The primary-secondary system piping will always have a common pipe and a pump for the primary loop and a pump for the secondary loop. Look at the sketch above. The common pipe with the two tees between the primary and secondary systems is called the bridge. There are piping configurations for the bridge to avoid unwanted circulation, but we will not address those in the article. 

There are three basic “rules” for primary-secondary piping:

  1. Keep the common piping short. The real goal here is to keep the pressure drop of the common pipe and the two tees in the bridge to a minimum. For information about that you can check out a couple of our R. L. Deppmann Monday Morning Minutes. Hydronic Primary-Secondary Piping – How Important are the Two Close Tees? and also Hydronic System Primary-Secondary Rules-Decoupling Systems.
  2. Conservation of flow. The flow into a bridge tee must equal the flow out of the tee. Simple but important.
  3. Conservation of energy. The total heat or BTUH in the primary system must match the total BTUH in the secondary system. A chilled water economizer system is shown above. If we remove heat from the chilled water system to cool the supply water, that same amount of heat must be transferred to the cooling tower water through the heat exchanger. Here is a short video from one of our classes.

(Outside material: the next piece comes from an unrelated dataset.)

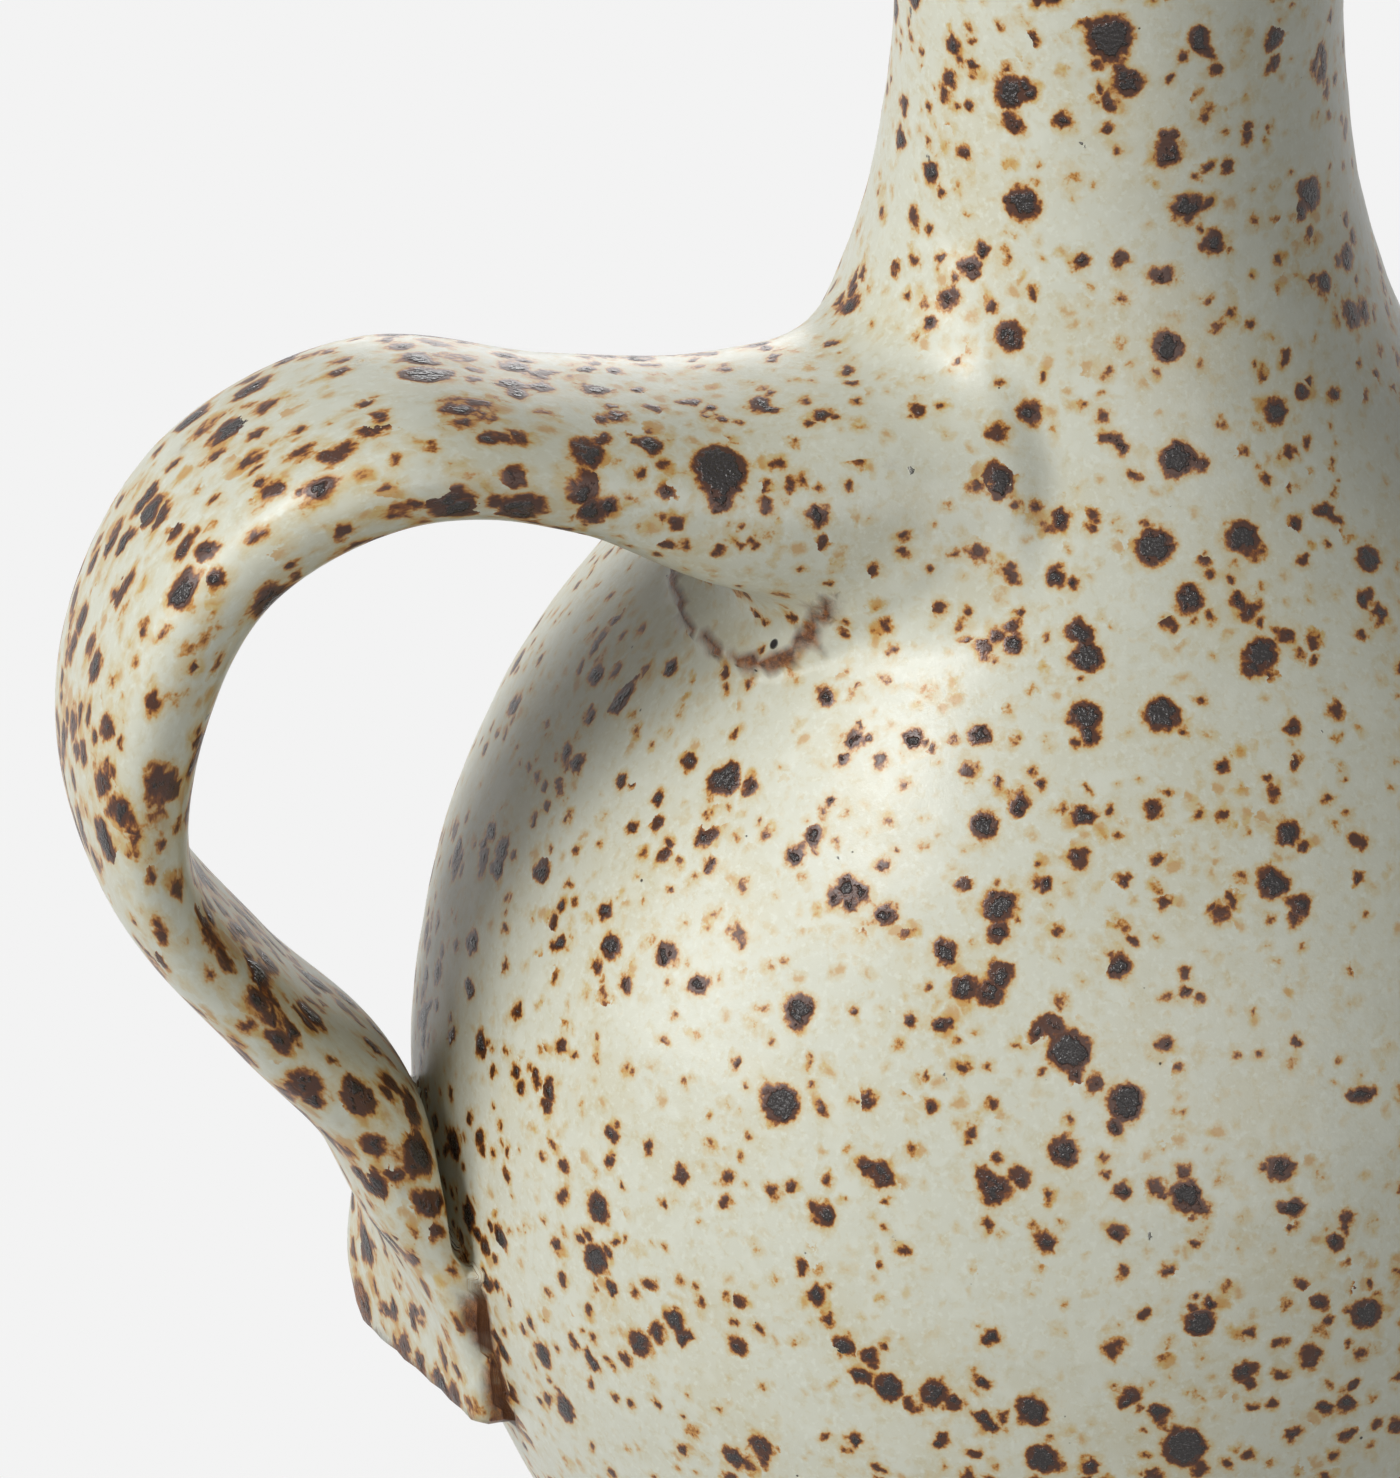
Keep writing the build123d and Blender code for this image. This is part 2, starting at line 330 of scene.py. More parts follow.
class PotForm:
    """Signed distance in mm to the glazed surface of the vase, from its settings."""

    def __init__(self, vessel, handle, glaze):
        self.v = {key: getattr(vessel, key) / MM for key in VesselSettings.__annotations__}
        self.h = {key: getattr(handle, key) / MM for key in HandleSettings.__annotations__}
        self.h["tail_lean"] = handle.tail_lean
        self.coat = glaze.thickness / MM
        self.bare = glaze.bare_foot / MM
        v = self.v
        shoulder = v["belly_line"] + v["shoulder_rise"]
        share = v["shoulder_rise"] / v["belly_rise"]
        shoulder_radius = v["belly_radius"] * math.sqrt(1 - share * share)
        slope = -v["belly_radius"] / v["belly_rise"] * share / math.sqrt(1 - share * share)
        drop = shoulder_radius - v["neck_radius"]
        rises, left = np.array(FLARE_SHAPE).T
        self.flare_z = np.append(shoulder + v["flare_rise"] * rises, v["height"])
        self.flare_r = np.append(v["neck_radius"] + drop * left, v["lip_radius"])
        self.flare_slopes = clamped_spline(self.flare_z, self.flare_r, slope, LIP_SLOPE)
        self.top = v["height"] + self.coat
        self.build_strap()

    def clay_radius(self, z):
        """Outside radius of the clay at a height."""
        v = self.v
        share = np.clip((z - v["belly_line"]) / v["belly_rise"], -0.985, 0.985)
        belly = v["belly_radius"] * np.sqrt(1 - share * share)
        flare = spline_value(np.clip(z, self.flare_z[0], self.flare_z[-1]),
                             self.flare_z, self.flare_r, self.flare_slopes)
        return np.where(z < self.flare_z[0], belly, flare)

    def outside_radius(self, z):
        """Outside radius of the glaze, with the rolled edge where it stops above the foot."""
        roll = 0.25 * np.exp(-((z - self.bare - 1.2) / 1.1) ** 2)
        return self.clay_radius(z) + self.coat + roll

    def inside_radius(self, z):
        """Radius of the glazed hollow."""
        v = self.v
        neck_share = ease(z, self.flare_z[0], self.flare_z[3])
        wall = v["belly_wall"] + (v["neck_wall"] - v["belly_wall"]) * neck_share
        return self.clay_radius(z) - wall + self.coat

    def strap_route(self):
        """Points that the strap's centre line runs through in the plane y = 0, and where its root ends."""
        h, line = self.h, self.v["belly_line"]
        belly, neck = self.v["belly_radius"], self.v["neck_radius"]
        bulge = belly + h["bulge_reach"]
        root_end, root_end_rise = neck + h["root_reach"], h["root_rise"] + h["root_climb"]
        skin = {fall: float(self.clay_radius(np.array([line - fall]))[0])
                for fall in (h["press_fall"], 0.6 * h["tail_fall"], h["tail_fall"])}
        places = [
            (h["root_start"], h["root_rise"]),
            ((h["root_start"] + root_end) / 2, h["root_rise"] + 0.25 * h["root_climb"]),
            (root_end, root_end_rise),
            ((root_end + belly) / 2, (root_end_rise + h["apex_rise"]) / 2),
            (belly + h["apex_reach"], h["apex_rise"]),
            (bulge - h["crest_tuck"], h["apex_rise"] - h["crest_drop"]),
            (bulge - h["bulge_tuck"], h["bulge_rise"] + h["bulge_half"]),
            (bulge - h["bulge_tuck"], h["bulge_rise"] - h["bulge_half"]),
            (bulge - h["calf_tuck"], h["calf_rise"]),
            (belly + h["elbow_reach"], h["elbow_rise"]),
            (belly + h["heel_reach"], -h["heel_fall"]),
            (skin[h["press_fall"]] + h["press_lift"], -h["press_fall"]),
            (skin[0.6 * h["tail_fall"]] + 0.3 * h["tail_lift"], -0.6 * h["tail_fall"]),
            (skin[h["tail_fall"]] + h["tail_lift"], -h["tail_fall"]),
        ]
        points = [(-reach, line + rise) for reach, rise in places]
        last, before = np.array(points[-1]), np.array(points[-2])
        past_cut = 8
        points.append(tuple(last + (last - before) / np.linalg.norm(last - before) * past_cut))
        return points, root_end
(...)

Chilled Water Primary Secondary Example

The video above showed the “rules” of primary secondary systems using a heating example. The same principles are used in chilled water systems. In our Water Side Economizer Series we used an example of a constant chilled water flow rate to the heat exchanger of 800 GPM. We will call that the primary loop in this blog. The variable flow chilled water return from the building will be called the secondary system in this blog. Never assume which is which. Always ask which system is being referred to as primary and which is secondary. People interchange the terms frequently. 

Our design conditions for the heat exchanger were to cool 800 GPM of chilled water from 54.27°F to 46.8°F using 800 GPM of 43.8°F tower water. What will happen as the chilled water system flow rate drops? 

As the chilled water flow rate from the system drops down, there will be mixing at the bridge from the heat exchanger outlet back to the inlet tee. This will lower the entering water temperature to the heat exchanger. The BTUH will be less and the mixed CHW supply temperature to the heat exchanger will drop. Look at the numbers when we have 700 GPM of chilled water return. 

The heat exchanger has a fixed amount of surface. As the chilled water flow rate drops, the number of BTUs drops also. As the flow rate continues to drop, there will be a greater quantity of heat exchanger outlet water mixing with the return water. For a given tower water supply temperature, the BTUH capability of the exchanger will also drop. 

You may think, of course the load drops. The two-way valves are closing at the coils because they require less BTUH. That is what is dropping the flow rate. If the load increases, the two-way valves will open and the BTUH from the heat exchanger will also rise until the design capacity of the water side economizer is met. 

This may seem like too much information, but you can see how the primary secondary bridge works in this application.